SHORT PROBLEM: For the listing underneath, give the count of lines containing the string "picture" and nothing further.

[Begin EXERCISE INPUTS]

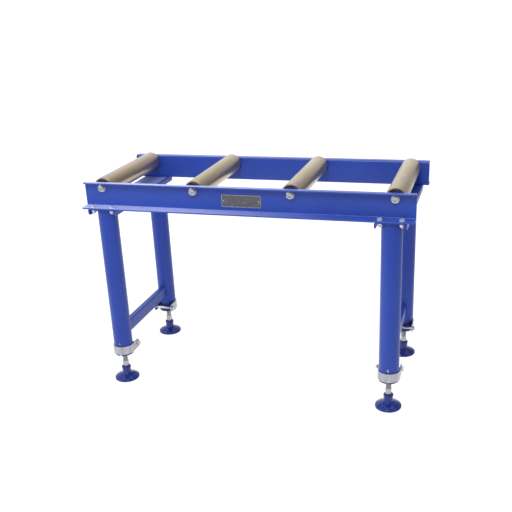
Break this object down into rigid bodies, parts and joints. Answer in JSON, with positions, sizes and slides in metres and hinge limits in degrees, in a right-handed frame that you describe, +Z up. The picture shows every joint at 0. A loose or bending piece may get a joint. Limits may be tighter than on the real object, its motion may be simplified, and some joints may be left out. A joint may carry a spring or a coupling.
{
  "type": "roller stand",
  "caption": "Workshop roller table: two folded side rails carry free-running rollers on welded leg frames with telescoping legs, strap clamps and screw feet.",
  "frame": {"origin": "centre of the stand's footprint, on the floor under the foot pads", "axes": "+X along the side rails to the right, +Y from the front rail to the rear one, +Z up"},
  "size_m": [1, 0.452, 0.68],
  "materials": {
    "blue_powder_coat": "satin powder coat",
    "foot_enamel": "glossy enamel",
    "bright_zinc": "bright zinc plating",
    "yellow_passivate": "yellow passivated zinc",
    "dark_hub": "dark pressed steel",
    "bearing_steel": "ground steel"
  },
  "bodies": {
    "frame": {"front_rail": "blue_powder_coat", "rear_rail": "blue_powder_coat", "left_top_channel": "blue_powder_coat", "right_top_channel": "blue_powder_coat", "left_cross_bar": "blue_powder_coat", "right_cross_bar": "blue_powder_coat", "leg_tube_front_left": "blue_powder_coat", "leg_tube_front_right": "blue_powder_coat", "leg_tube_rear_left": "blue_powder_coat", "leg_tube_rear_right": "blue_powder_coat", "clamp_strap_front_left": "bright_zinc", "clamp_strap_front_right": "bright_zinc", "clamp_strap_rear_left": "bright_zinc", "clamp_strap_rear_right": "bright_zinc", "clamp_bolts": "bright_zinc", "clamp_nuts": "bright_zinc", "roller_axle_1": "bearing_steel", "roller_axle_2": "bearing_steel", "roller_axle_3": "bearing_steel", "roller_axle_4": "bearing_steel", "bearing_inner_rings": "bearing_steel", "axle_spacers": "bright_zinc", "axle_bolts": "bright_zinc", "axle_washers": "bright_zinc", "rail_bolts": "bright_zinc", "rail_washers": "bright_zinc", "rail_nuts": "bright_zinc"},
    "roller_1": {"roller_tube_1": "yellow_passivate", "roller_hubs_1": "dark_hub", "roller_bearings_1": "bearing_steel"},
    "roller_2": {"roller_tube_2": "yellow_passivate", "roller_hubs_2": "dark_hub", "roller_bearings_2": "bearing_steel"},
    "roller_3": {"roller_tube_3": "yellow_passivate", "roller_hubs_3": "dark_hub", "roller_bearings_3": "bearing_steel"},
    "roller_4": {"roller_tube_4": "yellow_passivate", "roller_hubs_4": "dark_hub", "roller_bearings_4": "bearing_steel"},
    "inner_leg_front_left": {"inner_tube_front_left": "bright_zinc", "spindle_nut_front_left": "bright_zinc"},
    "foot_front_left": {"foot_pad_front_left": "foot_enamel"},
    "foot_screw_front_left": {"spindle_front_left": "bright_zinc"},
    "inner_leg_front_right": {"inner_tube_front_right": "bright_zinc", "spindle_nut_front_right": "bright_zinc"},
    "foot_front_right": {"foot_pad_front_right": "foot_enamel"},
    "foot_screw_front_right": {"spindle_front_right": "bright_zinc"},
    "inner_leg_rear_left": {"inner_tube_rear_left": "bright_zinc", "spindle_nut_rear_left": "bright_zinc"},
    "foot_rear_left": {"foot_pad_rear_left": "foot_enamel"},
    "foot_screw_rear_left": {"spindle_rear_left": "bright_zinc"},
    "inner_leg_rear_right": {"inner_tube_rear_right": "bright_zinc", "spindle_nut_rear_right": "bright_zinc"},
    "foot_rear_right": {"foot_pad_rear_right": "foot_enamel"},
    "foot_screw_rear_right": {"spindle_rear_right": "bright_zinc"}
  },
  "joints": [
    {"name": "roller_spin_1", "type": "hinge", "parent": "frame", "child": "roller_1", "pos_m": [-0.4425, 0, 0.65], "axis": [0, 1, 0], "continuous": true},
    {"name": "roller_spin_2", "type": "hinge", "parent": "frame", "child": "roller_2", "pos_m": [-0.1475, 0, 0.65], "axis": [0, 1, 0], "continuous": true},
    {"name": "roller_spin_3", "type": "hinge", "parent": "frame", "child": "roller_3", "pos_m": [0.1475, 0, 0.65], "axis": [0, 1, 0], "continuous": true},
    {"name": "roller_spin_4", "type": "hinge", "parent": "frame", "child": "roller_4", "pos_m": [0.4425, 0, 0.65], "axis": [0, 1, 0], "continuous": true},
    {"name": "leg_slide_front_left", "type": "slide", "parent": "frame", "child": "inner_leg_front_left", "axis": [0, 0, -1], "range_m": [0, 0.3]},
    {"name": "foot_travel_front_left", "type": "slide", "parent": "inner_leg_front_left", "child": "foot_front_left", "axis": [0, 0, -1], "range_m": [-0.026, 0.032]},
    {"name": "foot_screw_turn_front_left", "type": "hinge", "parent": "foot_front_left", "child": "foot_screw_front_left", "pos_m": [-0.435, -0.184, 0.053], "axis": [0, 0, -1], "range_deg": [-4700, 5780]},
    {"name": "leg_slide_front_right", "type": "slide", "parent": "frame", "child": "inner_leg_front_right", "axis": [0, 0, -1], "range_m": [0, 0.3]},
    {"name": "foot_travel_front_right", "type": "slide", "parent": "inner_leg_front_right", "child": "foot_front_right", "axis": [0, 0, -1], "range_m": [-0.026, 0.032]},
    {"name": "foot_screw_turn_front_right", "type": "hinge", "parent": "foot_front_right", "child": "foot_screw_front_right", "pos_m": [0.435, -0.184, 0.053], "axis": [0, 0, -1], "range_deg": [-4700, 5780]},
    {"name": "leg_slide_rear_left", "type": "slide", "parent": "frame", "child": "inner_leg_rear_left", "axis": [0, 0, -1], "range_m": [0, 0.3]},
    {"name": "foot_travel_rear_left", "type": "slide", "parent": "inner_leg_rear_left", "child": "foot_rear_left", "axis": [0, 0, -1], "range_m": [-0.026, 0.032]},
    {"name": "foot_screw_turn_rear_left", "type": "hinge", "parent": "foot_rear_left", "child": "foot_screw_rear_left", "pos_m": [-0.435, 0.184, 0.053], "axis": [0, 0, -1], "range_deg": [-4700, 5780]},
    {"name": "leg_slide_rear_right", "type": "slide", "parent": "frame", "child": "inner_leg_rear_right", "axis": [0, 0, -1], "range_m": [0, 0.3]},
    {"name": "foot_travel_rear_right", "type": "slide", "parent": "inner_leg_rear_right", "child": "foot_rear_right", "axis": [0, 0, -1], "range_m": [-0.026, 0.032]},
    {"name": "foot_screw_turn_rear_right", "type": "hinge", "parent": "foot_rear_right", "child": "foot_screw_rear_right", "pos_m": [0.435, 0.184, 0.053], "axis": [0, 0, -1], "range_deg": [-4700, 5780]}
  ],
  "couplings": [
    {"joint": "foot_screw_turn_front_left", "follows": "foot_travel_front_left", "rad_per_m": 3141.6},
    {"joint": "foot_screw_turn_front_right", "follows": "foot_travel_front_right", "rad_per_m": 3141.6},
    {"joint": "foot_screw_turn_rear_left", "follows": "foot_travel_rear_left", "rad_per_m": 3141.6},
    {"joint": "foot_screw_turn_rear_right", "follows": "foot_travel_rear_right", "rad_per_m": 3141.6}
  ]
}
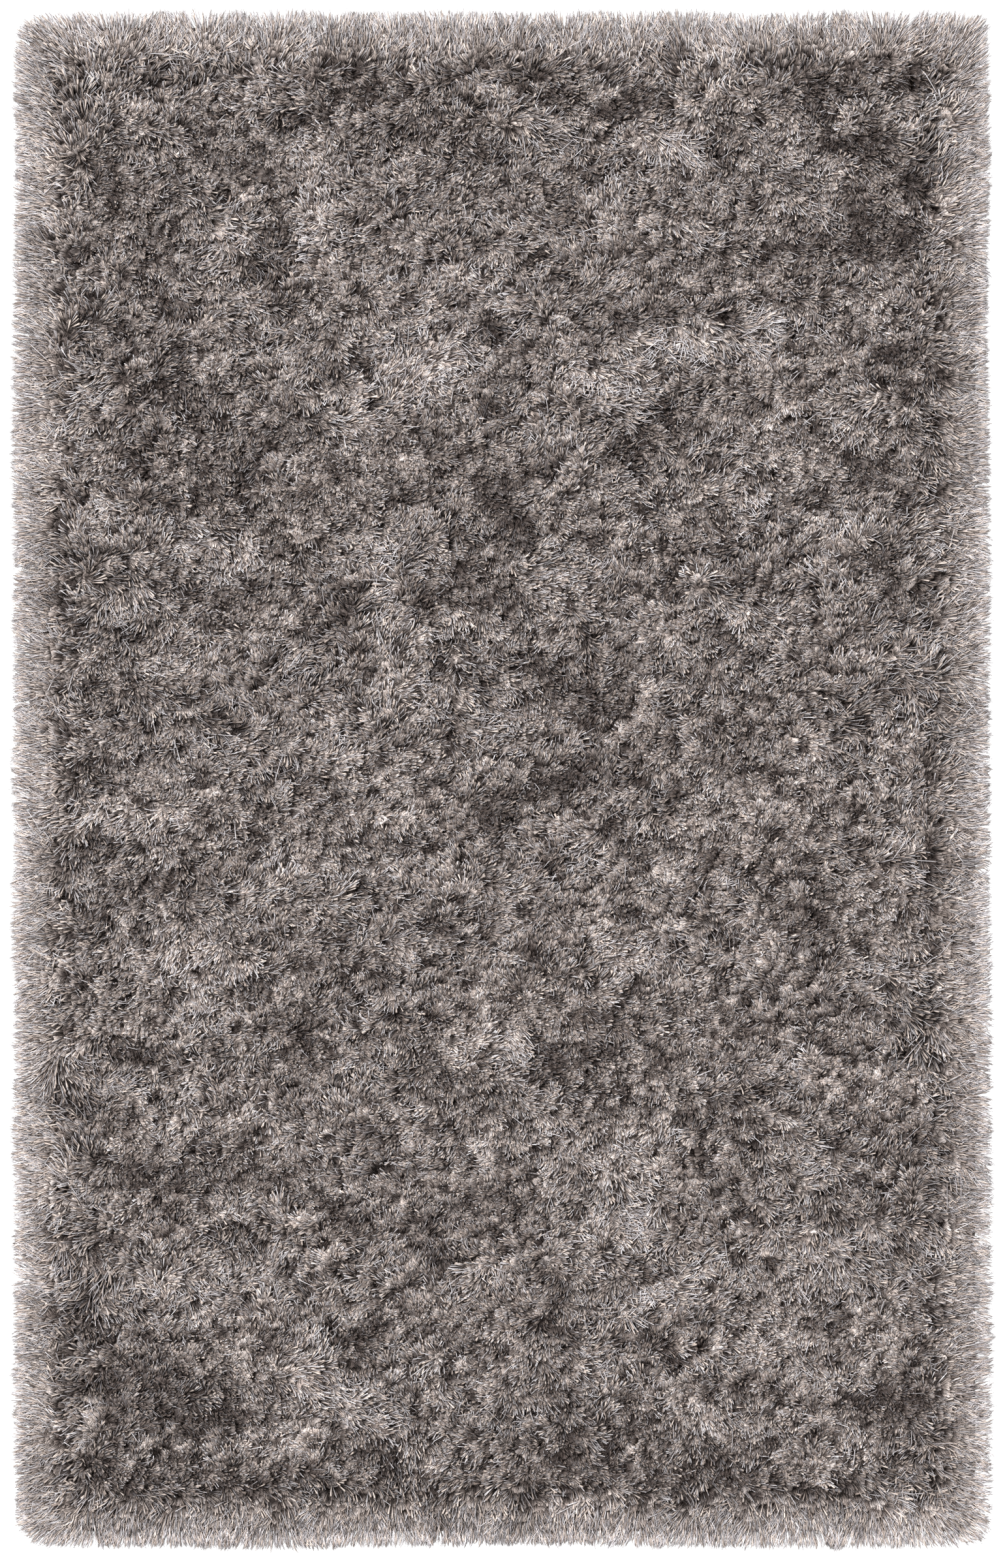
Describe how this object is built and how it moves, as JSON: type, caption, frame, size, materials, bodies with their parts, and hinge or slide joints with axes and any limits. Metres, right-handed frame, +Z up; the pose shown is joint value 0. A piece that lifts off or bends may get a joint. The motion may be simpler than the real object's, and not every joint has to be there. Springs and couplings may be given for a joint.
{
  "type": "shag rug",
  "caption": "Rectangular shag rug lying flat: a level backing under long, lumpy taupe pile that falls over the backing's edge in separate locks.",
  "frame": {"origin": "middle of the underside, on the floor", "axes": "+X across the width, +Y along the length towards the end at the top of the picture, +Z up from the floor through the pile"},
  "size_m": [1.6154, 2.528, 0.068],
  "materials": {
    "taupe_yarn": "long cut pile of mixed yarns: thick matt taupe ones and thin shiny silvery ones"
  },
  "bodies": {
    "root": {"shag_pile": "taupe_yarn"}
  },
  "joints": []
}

[End EXERCISE INPUTS]

ANSWER FOR THE TASK: 2